Und auch die von den hiesigen Volksvertretern gefeierte Einführung einer Beweislastumkehr bei durch Gasförderung ausgelösten Erdbeben sei bei genauer Betrachtung nur sehr bedingt als Fortschritt zu bezeichnen. „Entscheidend ist nämlich, dass sich die geschädigten Gebäude für die Anwendung der Bergschadensvermutung im sogenannten Einwirkungsbereich des Erdbebens befinden müssen“, weist Gerd Landzettel darauf hin. Die Grenzen des Einwirkungsbereiches seien in der Verordnung dadurch definiert, dass entsprechende Bodenschwinggeschwindigkeiten (fünf Millimeter pro Sekunde für Wohngebäude) vorliegen müssten. „Als es die Verordnung noch nicht gab, sind die Experten immer von einer Schwinggeschwindigkeit von maximal 4,9 Millimeter pro Sekunde ausgegangen, doch nach neuesten Informationen aus dem Bundeswirtschaftsministerium waren es in Wirklichkeit 5,5 Millimeter pro Sekunde“, erklärt Gerd Landzettel.

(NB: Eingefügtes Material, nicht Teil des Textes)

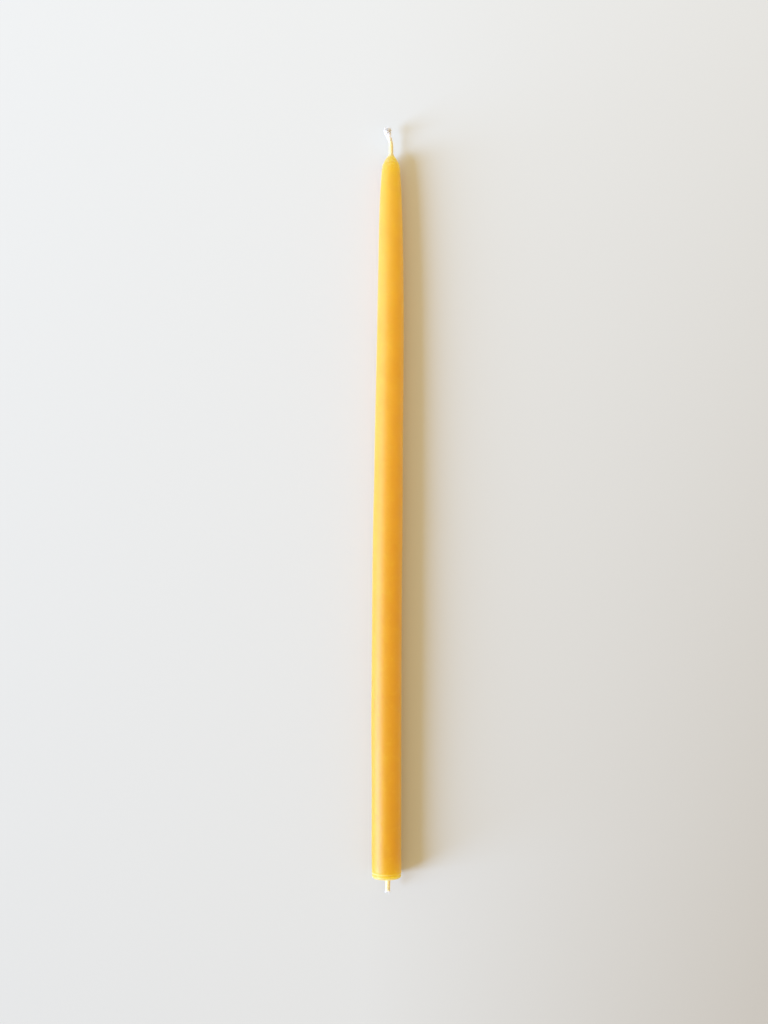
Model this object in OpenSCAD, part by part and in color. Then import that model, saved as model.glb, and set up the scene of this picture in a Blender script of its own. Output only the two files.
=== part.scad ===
// A hand-dipped beeswax taper candle with a plaited cotton wick, lying on its side.
// It lies along Y on the plane z = 0, with its foot at -Y and its tip at +Y.
// Heights are measured up the candle, from the flat of its foot.

/* [Wax body] */
// Height at which the rounded nose would close if no wick came out of it
wax_h = 306.2; // [240:0.1:400]
// How much thicker than its seat the candle is at the belly, on each side
belly_swell = 0.1; // [0:0.05:1]
// Height of the belly
belly_h = 75; // [50:1:110]
// What the long taper takes off the diameter between the belly and the nose
long_taper = 2.7; // [1:0.1:4]
// What the dips draw off besides, nearly all of it close below the nose
nose_draw = 2.2; // [0.5:0.1:3]
// How late that draw comes: a high number keeps it closer to the nose
nose_lateness = 13.5; // [6:0.5:20]
// Height of the rounded nose
nose_h = 7.7; // [4:0.1:14]
// Fullness of the nose: 2 is slim and 3 is blunt
nose_fullness = 2.6; // [1.8:0.1:3.5]

/* [Bow] */
// How far the candle bows sideways by its tip
bow = 2; // [0:0.05:4]
// Height at which the bow starts
bow_start = 60; // [40:1:120]
// Height at which the bow is complete
bow_end = 290; // [200:1:300]

/* [Foot] */
// Diameter of the straight seat that goes into a holder
seat_d = 12.5; // [10:0.1:18]
// Length of the straight seat
seat_l = 24; // [12:1:30]
// Height of the drawn-in stretch below the seat
drawn_h = 4; // [3.5:0.5:12]
// How much the foot draws in on each side below the seat
drawn_in = 0.13; // [0:0.01:1]
// Radius of the rounded edge of the foot
foot_round = 1; // [0.5:0.1:3]

/* [Wick] */
// Diameter of the plaited wick
wick_d = 1.6; // [1:0.1:2.4]
// How far the wick stands past the height of the wax
wick_out = 10.3; // [6:0.1:20]
// How much of that is coated with wax
coated = 5.4; // [2:0.1:6]
// Thickness of the wax coat on the wick at the nose
coat_wall = 0.17; // [0.1:0.01:0.4]
// Thickness of the coat where it ends
coat_lip = 0.1; // [0.08:0.01:0.15]
// How much of the plait's depth shows through the coat
coat_shows = 0.35; // [0:0.05:0.5]
// Length of the wick stub below the foot
stub_l = 6.1; // [3:0.1:12]
// Bare length at the end of the stub
stub_bare = 0.9; // [0.4:0.1:2]
// How far the wax climbs out from the stub as a fillet on the foot
stub_fillet = 0.8; // [0.3:0.1:1.5]
// How far the wick lies to the side of the middle at the foot
foot_offset = 0.72; // [0:0.01:1]
// How far the wick lies to the side of the middle at the nose
nose_offset = 0.05; // [0:0.01:0.8]
// Height above the wax at which the free end starts to lean
lean_from = 3.4; // [1:0.1:6]
// Length over which the free end leans and curls
lean_l = 6.5; // [3:0.1:10]
// How far the free end leans sideways
lean = 1.6; // [0:0.05:3]
// How far the free end curls up
curl = 1.8; // [0:0.1:3]
// How far the stub leans sideways
stub_lean = 0.1; // [0:0.1:1]
// Number of strands that wind round the plait each way
strands = 4; // [2:1:4]
// Length in which each strand goes once round the plait
plait_pitch = 6.4; // [5:0.1:10]
// Depth of the plait, as a part of the wick's radius
plait_depth = 0.12; // [0.02:0.01:0.2]
// Length of the opened end of the wick
splay_l = 2.6; // [1:0.1:4]
// How far the strands open there on each side
splay = 0.7; // [0:0.05:1]

/* [Hidden] */

// How far the swept body starts inside the surface of the seat, and how deep it goes in there
lap = 0.01;
lap_h = 4;

// Sides of the body's outline and of the wick's
body_sides = 40;
wick_sides = 24;

// Heights of the parts of the candle
seat_top = drawn_h + seat_l;
nose_base = wax_h - nose_h;
coat_top = wax_h + coated;
wick_top = wax_h + wick_out;
stub_coat_end = stub_bare - stub_l;

// The foot stands so far along Y that the whole length is centred on the origin
foot_y = (stub_l - wick_top) / 2;

// The height of the axis at the foot: the belly is the thickest place and touches the surface
belly_d = seat_d + 2 * belly_swell;
rest_z = belly_d / 2;

// How sharply the wax turns from the nose into the coat on the wick
neck_blend = 2.4;

// Spacing of the outlines where the plait shows, close enough for each crossing of its strands
plait_step = plait_pitch / 24;

// How far inside the coat's lip the wick is still round
lip_in = 0.1;

function clamp(t) = min(max(t, 0), 1);
function ease(t) = clamp(t) * clamp(t) * (3 - 2 * clamp(t));
function mix(a, b, t) = a + (b - a) * t;

// Heights from one value to another, in equal steps or drawn closer together towards the end
function steps(from, to, count) = [for (i = [1:count]) mix(from, to, i / count)];
function closing(from, to, count, power) = [
    for (i = [1:count])
        mix(from, to, 1 - pow(1 - i / count, power))
];

// The middle line of the wax: a slow sideways bow, and the set it takes along the surface,
// so that its underside stays on the surface as the long taper thins it
function taper_part(s) = max(0, s - belly_h) / (nose_base - belly_h);
function middle_x(s) = bow * ease((s - bow_start) / (bow_end - bow_start));
function middle_z(s) = rest_z - long_taper / 2 * pow(min(taper_part(s), 1), 2);

// The middle line of the wick, which is a little to one side of the wax's own
function wick_lean(s) = ease((s - wax_h - lean_from) / lean_l);
function wick_x(s) = middle_x(s)
    + mix(foot_offset, nose_offset, clamp(s / wax_h))
    - stub_lean * ease(-s / stub_l)
    - lean * wick_lean(s);
function wick_z(s) = middle_z(s) + curl * wick_lean(s);

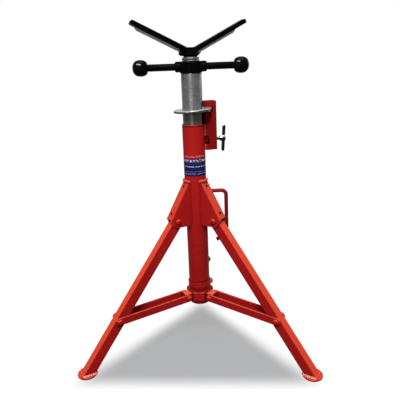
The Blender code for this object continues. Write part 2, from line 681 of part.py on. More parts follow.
def spring_points():
    """The middle of the spring's wire, as one helix between its seat and the ring."""
    bottom = COLUMN_TOP_Z + GAP + SPRING_WIRE / 2
    ring_under = RING_Z + SPRING_REACH * tan(RING_TILT) - RING_THICKNESS / 2 / cos(RING_TILT)
    # The ring hangs lower on the side of the spring that faces the tube.
    top = ring_under - SPRING_RADIUS * tan(RING_TILT) - GAP - SPRING_WIRE / 2
    count = SPRING_TURNS * SPRING_POINTS_A_TURN
    return [Vector((SPRING_REACH + SPRING_RADIUS * cos(2 * pi * step / SPRING_POINTS_A_TURN),
                    SPRING_RADIUS * sin(2 * pi * step / SPRING_POINTS_A_TURN),
                    bottom + (top - bottom) * step / count)) for step in range(count + 1)]


def print_spring_gap(points):
    """The least gap between neighbouring turns of the spring, measured on its points."""
    apart = min((points[index] - points[index + SPRING_POINTS_A_TURN]).length
                for index in range(len(points) - SPRING_POINTS_A_TURN))
    print("ring spring: least gap between turns %.2f mm" % ((apart - SPRING_WIRE) * 1000))


def ring_spring_mesh():
    points = spring_points()
    print_spring_gap(points)
    curve = bpy.data.curves.new("coil", "CURVE")
    curve.dimensions = "3D"
    curve.bevel_depth = SPRING_WIRE / 2
    curve.bevel_resolution = 1
    curve.use_fill_caps = True
    spline = curve.splines.new("POLY")
    spline.points.add(len(points) - 1)
    for point, place in zip(spline.points, points):
        point.co = (*place, 1)
    shape = link_shape("coil", curve, cutters)
    mesh = mesh_of(shape)
    bpy.data.objects.remove(shape)
    solid = bmesh.new()
    solid.from_mesh(mesh)
    bmesh.ops.remove_doubles(solid, verts=solid.verts, dist=0.000001)
    return written(solid)


def wing_nut_mesh():
    """Nut behind the bracket's notch, along X, flat against the column."""
    mesh = hex_mesh(WING_NUT_FLATS, WING_NUT_THICKNESS, WING_STUD_DIAMETER / 2 + RUNNING_GAP,
                    RING_EDGE)
    mesh.transform(Matrix.Rotation(-pi / 2, 4, "Z"))
    return mesh


def wing_stud_mesh():
    tip = INNER_TUBE_RADIUS + GAP
    edge = TUBE_EDGE
    radius = WING_STUD_DIAMETER / 2
    length = WING_STUD_END_REACH - tip
    mesh = turned_mesh([(0, length), (radius - edge, length), (radius, length - edge),
                        (radius, edge), (radius - edge, 0), (0, 0)], SMALL_FACETS, closed=False)
    mesh.transform(Matrix.Rotation(pi / 2, 4, "Y"))
    return mesh


def wing_handle_mesh():
    """Cast wings about the screw's axis along X: a cone that grows into a swept flat blade."""
    length = WING_HUB_LENGTH
    cone = turned_mesh([(0, length), (WING_HUB_END_RADIUS - TUBE_EDGE, length),
                        (WING_HUB_END_RADIUS, length - TUBE_EDGE),
                        (WING_HUB_END_RADIUS, length / 2),
                        (WING_HUB_RADIUS, 0), (0, 0)], HOLE_FACETS, closed=False)
    cone.transform(Matrix.Rotation(pi / 2, 4, "Y"))
    half_blade = WING_BLADE / 2
    reach = WING_SPAN / 2 - half_blade
    middle = length - half_blade
    upper = arc((middle + WING_SWEEP, reach), half_blade, pi, 0, 6)
    lower = arc((middle - WING_SWEEP, -reach), half_blade, 0, -pi, 6)
    blade = plate_mesh([*upper, (middle + half_blade, 0), *lower, (middle - half_blade, 0)],
                       WING_THICKNESS)
    socket = rod_mesh(WING_STUD_DIAMETER / 2 + RUNNING_GAP,
                      WING_STUD_END_REACH - WING_HUB_REACH + GAP + OVERRUN, HOLE_FACETS, "x",
                      (-OVERRUN, 0, 0))
    return combined(cone, cuts=[tool(socket)], joins=[tool(blade)])


# Jack screw, handle and head, about the stand's axis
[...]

Für ein weiteres politisches Erdbeben im Landkreis Verden haben unterdessen die Äußerungen des niedersächsischen Ministerpräsidenten Stephan Weil gesorgt: „Die Zusage des Ministerpräsidenten, dass nun in Niedersachsen Fracking-Bohrungen nach Erdgas erfolgen dürfen, wird von der Kreis-CDU kritisiert. Die Dea wird dies als Freibrief ansehen und in der Folge wird es hier neue Bohrstellen und ein massives Ausfördern von Gas aus dem Untergrund geben“, erklärt der Vorsitzende der CDU-Kreistagsfraktion Wilhelm Hogrefe. Und ergänzt: „Das, was wir jetzt aus Hannover hören, ist ein fataler Querschuss. Anstatt nur die Arbeitsplätze in der Gasindustrie schützen zu wollen, sollte sich der Ministerpräsident lieber für die Förderung regenerativer Energien einsetzen.“
Hogrefe kündigt an, dass sich der „Runde Tisch zur Zukunft der Gasförderung“ nun mit der neuen Lage befassen werde. Der Runde Tisch setzt sich unter anderem aus den Kreistagsfraktionen, den sechs Bürgerinitiaven aus dem Landkreis Verden, den beiden Kirchen sowie dem Landvolkverband zusammen. „Wir müssen den Druck weiter erhöhen“, sind sich die Vertreter der BI einig. Die jüngst vom Verdener Kreistag beschlossene Resolution zur Verringerung der Erdgasförderung müsse nun endlich „gelebt“ werden.